The RefCell<T> keeps track of how many Ref<T> and RefMut<T> smart pointers are currently active. Every time call borrow, the RefCell<T> increases its count of how many immutable borrows are active. When a Ref<T> value goes out of scope, the count of immutable borrows goes down by one. Just like the compile-time borrowing rules, RefCell<T> lets us have many immutable borrows or one mutable borrow at any point in time.

If we try to violate these rules, rather than getting a compiler error as we would with references, the implementation of RefCell<T> will panic at runtime.

// This code panics
impl Messenger for MockMessenger {
	fn send(&self, message: &str) {
		let mut one_borrow = self.sent_messages.borrow_mut();
		let mut two_borrow = self.sent_messages.borrow_mut();

		one_borrow.push(String::from(message));
		two_borrow.push(String::from(message)); // error: already borrowed: BorrowMutError
	}
}

Having Multiple Owners of Mutable Data by Combining Rc and RefCell

A common way to use RefCell is in combination with Rc.
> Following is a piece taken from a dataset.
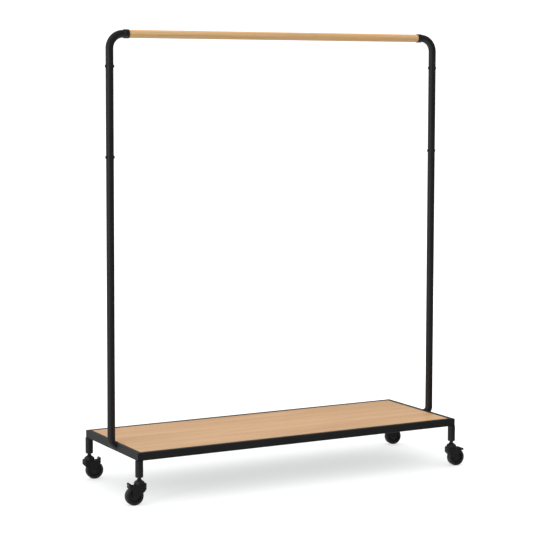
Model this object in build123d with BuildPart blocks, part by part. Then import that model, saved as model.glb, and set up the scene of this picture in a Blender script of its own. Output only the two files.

Rc lets you have multiple owners of some data, but it only gives immutable access to that data.

Using Rc<RefCell<i32>> to create a List that we can mutate.

#[derive(Debug)]
enum List {
    Cons(Rc<RefCell<i32>>, Rc<List>),
    Nil,
}

use crate::List::{Cons, Nil};
use std::cell::RefCell;
use std::rc::Rc;

fn main() {
    let value = Rc::new(RefCell::new(5));

    let a = Rc::new(Cons(Rc::clone(&value), Rc::new(Nil)));

    let b = Cons(Rc::new(RefCell::new(3)), Rc::clone(&a));
    let c = Cons(Rc::new(RefCell::new(4)), Rc::clone(&a));

    *value.borrow_mut() += 10;

    println!("a after = {:?}", a);
    println!("b after = {:?}", b);
    println!("c after = {:?}", c);
}

This code prints the following:

a after = Cons(RefCell { value: 15 }, Nil)
b after = Cons(RefCell { value: 3 }, Cons(RefCell { value: 15 }, Nil))
c after = Cons(RefCell { value: 4 }, Cons(RefCell { value: 15 }, Nil))

Have an outwardly immutable List value. But can use the methods on RefCell<T> that provide access to its interior mutability so can modify data.The runtime checks of the borrowing rules protect us from data races, and it’s sometimes worth trading a bit of speed for this flexibility in our data structures.